Joe Engel was a scout and former player for the Washington Senators, who made several trips to Chattanooga to scout Lookouts players. In 1926, he convinced Senators owner Clark Griffith to front the money to purchase the team and affiliate it with the Senators. Griffith in term named Engel as the Lookouts' president. Engel became an impresario of baseball promotion, sort of a minor league equivalent of Bill Veeck; under his control, the team engaged in a variety of outlandish promotions and stunts, such as having players enter the field riding an elephant. Engel fronted the money for the construction of Engel Stadium, to be the home park of the Lookouts; it was one of the largest ballparks in the minor leagues when it opened in 1930. Engel's promotions kept the fans coming; one evening, a promotion to raffle off a house drew a crowd of 24,600, double the stadium's rated capacity.

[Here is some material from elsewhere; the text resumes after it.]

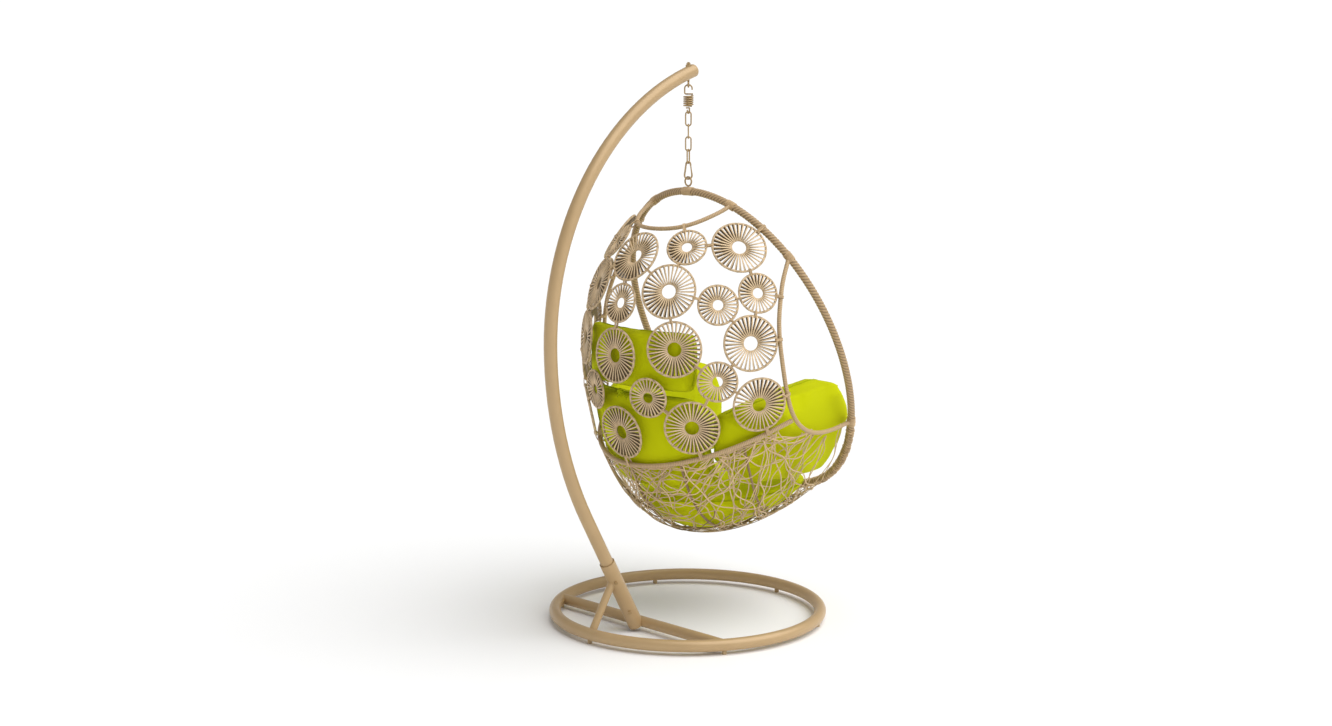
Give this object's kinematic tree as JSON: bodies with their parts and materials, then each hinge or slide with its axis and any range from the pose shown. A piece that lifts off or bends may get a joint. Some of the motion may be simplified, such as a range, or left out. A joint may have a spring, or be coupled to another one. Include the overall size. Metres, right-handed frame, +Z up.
{
  "type": "hanging egg chair",
  "caption": "Hanging egg chair: a wicker disc basket with cushions on a spring, chain and carabiner under a curved arm on a ring base.",
  "frame": {"origin": "on the floor at the centre of the base ring, straight under the hanging axis", "axes": "+X the way the sitter faces, +Y the sitter's left, +Z up"},
  "size_m": [1.2252, 1.002, 1.992],
  "materials": {
    "frame_paint": "satin",
    "hardware": "satin",
    "dark_plastic": "matte",
    "cap_plastic": "matte",
    "core_steel": "matte",
    "rope_wrap": "matte",
    "disc_wicker": "matte",
    "wicker": "matte",
    "cushion_fabric": "matte"
  },
  "bodies": {
    "stand": {"base_ring": "frame_paint", "foot_glides": "dark_plastic", "base_crossbar": "frame_paint", "post_socket": "frame_paint", "socket_brace": "frame_paint", "hanging_arm": "frame_paint", "arm_end_cap": "cap_plastic", "socket_bolts": "hardware", "eye_bolt": "hardware", "eye_bolt_nut": "hardware"},
    "spring_top": {"spring_hook_top": "hardware", "coil_spring": "hardware"},
    "spring_end": {"spring_hook_bottom": "hardware"},
    "link_1": {"chain_link_1": "hardware"},
    "link_2": {"chain_link_2": "hardware"},
    "link_3": {"chain_link_3": "hardware"},
    "link_4": {"chain_link_4": "hardware"},
    "clip": {"carabiner_body": "hardware", "gate_pin": "hardware"},
    "gate": {"carabiner_gate": "hardware"},
    "basket": {"back_cushion_lower": "cushion_fabric", "back_cushion_upper": "cushion_fabric", "belt_bar": "wicker", "bowl_ribs": "core_steel", "bowl_weave": "wicker", "disc_belt_centre": "disc_wicker", "disc_belt_inner_left": "disc_wicker", "disc_belt_inner_right": "disc_wicker", "disc_belt_outer_left": "disc_wicker", "disc_belt_outer_right": "disc_wicker", "disc_low_inner_left": "disc_wicker", "disc_low_inner_right": "disc_wicker", "disc_low_outer_left": "disc_wicker", "disc_low_outer_right": "disc_wicker", "disc_middle_centre": "disc_wicker", "disc_middle_inner_left": "disc_wicker", "disc_middle_inner_right": "disc_wicker", "disc_middle_outer_left": "disc_wicker", "disc_middle_outer_right": "disc_wicker", "disc_top_centre": "disc_wicker", "disc_top_inner_left": "disc_wicker", "disc_top_inner_right": "disc_wicker", "disc_top_outer_left": "disc_wicker", "disc_top_outer_right": "disc_wicker", "disc_upper_centre": "disc_wicker", "disc_upper_inner_left": "disc_wicker", "disc_upper_inner_right": "disc_wicker", "disc_upper_mid_left": "disc_wicker", "disc_upper_mid_right": "disc_wicker", "disc_upper_outer_left": "disc_wicker", "disc_upper_outer_right": "disc_wicker", "hanging_ring": "hardware", "rim_hoop": "core_steel", "rim_wrap": "rope_wrap", "seat_cushion": "cushion_fabric", "side_bar_left": "wicker", "side_bar_right": "wicker", "side_cushion_left": "cushion_fabric", "side_cushion_right": "cushion_fabric", "top_bar": "wicker"}
  },
  "joints": [
    {"name": "swing_fore_aft", "type": "hinge", "parent": "stand", "child": "spring_top", "pos_m": [0, 0, 1.9065], "axis": [0, -1, 0], "range_deg": [-5, 16]},
    {"name": "spring_stretch", "type": "slide", "parent": "spring_top", "child": "spring_end", "axis": [0, 0, -1], "range_m": [0, 0.03], "stiffness_N_per_m": 25000, "springref_m": -0.018, "deforming": ["coil_spring"]},
    {"name": "sway_sideways", "type": "hinge", "parent": "spring_end", "child": "link_1", "pos_m": [0, 0, 1.8145], "axis": [1, 0, 0], "range_deg": [-12, 12]},
    {"name": "link_2_flex", "type": "hinge", "parent": "link_1", "child": "link_2", "pos_m": [0, 0, 1.77095], "axis": [0, 1, 0], "range_deg": [-5, 5]},
    {"name": "link_3_flex", "type": "hinge", "parent": "link_2", "child": "link_3", "pos_m": [0, 0, 1.7273], "axis": [1, 0, 0], "range_deg": [-5, 5]},
    {"name": "link_4_flex", "type": "hinge", "parent": "link_3", "child": "link_4", "pos_m": [0, 0, 1.68365], "axis": [0, -1, 0], "range_deg": [-5, 5]},
    {"name": "clip_flex", "type": "hinge", "parent": "link_4", "child": "clip", "pos_m": [0, 0, 1.64], "axis": [-1, 0, 0], "range_deg": [-5, 5]},
    {"name": "basket_swivel", "type": "hinge", "parent": "clip", "child": "basket", "pos_m": [0, 0, 1.58535], "axis": [0, 0, 1], "range_deg": [-45, 0]},
    {"name": "gate_swing", "type": "hinge", "parent": "clip", "child": "gate", "pos_m": [0.00833, -0.00833, 1.60799], "axis": [-0.7071, -0.7071, 0], "range_deg": [0, 22], "stiffness_Nm_per_rad": 0.05, "springref_deg": -11.46}
  ]
}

In 1937, Engel signed a 17-year-old female softball player, Jackie Mitchell. In an exhibition game against the New York Yankees, Mitchell faced and struck out Lou Gehrig and Babe Ruth. Historians today disagree on whether or not Gehrig and Ruth took a dive; Mitchell went to grave swearing that the whole episode was on the level.

However, the promotions were often more successful than the team itself. After Southern Association championship wins in 1932 and 1939, the team fell into the second division, mirroring the misfortunes of its major league parent. Engel led a movement in 1939 to sell enough stock to fans to buy the team from the Senators, but the movement didn't raise enough money to pay off a mortgage held by Griffith, who was able to retain control of the team. Griffith ordered the team to be moved to Montgomery in 1943, but a letter-writing campaign and season ticket pledges by Chattanooga fans convinced Griffith to move the team back to Chattanooga the next year.

End of the Senators affiliation[]

The team returned to success in the 1950s, winning the Southern Association title in 1952 and drawing over 250,000 fans for the season. But trouble was on the horizon. In the late 1950s, a Lookouts player was accused of throwing games to benefit gamblers, and suddenly small-time proposition betting that had been commonplace in minor league ballparks became a big scandal for the Chattanooga media. Grand jury investigations found no evidence that Engel or the Lookouts management were involved, but the reputational damage was done. That wasn't the most difficult problem, though: The Southern Association leadership was bound and determined to resist the integration of baseball, and major league teams were pulling their affiliations. The entire Southern League drew only 600,000 fans in 1959, and Griffith decided to sell the Lookouts to a local non-profit organization, with the city of Chattanooga taking over Engel Stadium.

For 1960, Engel managed to affiliate the team with the Philadelphia Phillies. But attendance was dropping all across the minors, as television and other forms of entertainment competed for the attention of fans. The Southern Association, stubborn to the end, folded in 1961 rather than integrate, and the Lookouts found themselves without a league. The team was inactive in 1962, before joining the new Southern League the following year. They regained the Phillies affiliation, but this lasted only through 1965. In 1966, losing money and unable to secure a major league affiliation, the Lookouts folded. Engel succumbed to a stroke in 1969.

1970s Revival[]

After the Lookouts, Engel Stadium, still owned by the city, sat neglected. But in 1976, baseball returned to Chattanooga when Woody Reid bought the Southern League's Birmingham Barons and moved them to Chattanooga. When he and his son went to visit the dilapidated Engel Stadium for the first time, they were unable to open the rusted main gate, and gained entry by climbing through a broken window in the box office. Repairs were done to the stadium over the course of the season; broken chairs were gradually replaced, and the locker rooms and concession stands were gradually restored to working condition. The schedule featured "Sparkle Days", where fans showed up early to volunteer for cleaning duty, in exchange for free admission. (Engel Stadium, however, did not get a major renovation until 1988.)

For the first two years, the team was affiliated with the Oakland A's but then switched to the Cleveland Indians. The affiliation bounced around over the next decade; at various points the team was affiliated with the Cincinnati Reds, Seattle Mariners, and Minnesota Twins (the former Washington Senators, ironically). The team returned to the Reds affiliation in 2018 and has remained so since.

The Lookouts logo, seen above, was drawn by a team employee in 1991. Prior to that time, the team had never had an official logo.

Ballparks[]

The Lookouts played their final game in Engel Stadium in 1999. The following year, the team moved to the downtown AT&T Park, where it plays currently. Since 2021, the city and the team have been discussing building a new ballpark fronting the Tennessee River at Moccasin Bend, on the site of a defunct foundry and in the shadow of Lookout Mountain. Discussions are still ongoing as of April 2024.

Engel Stadium still stands, but as of 2024 is unused.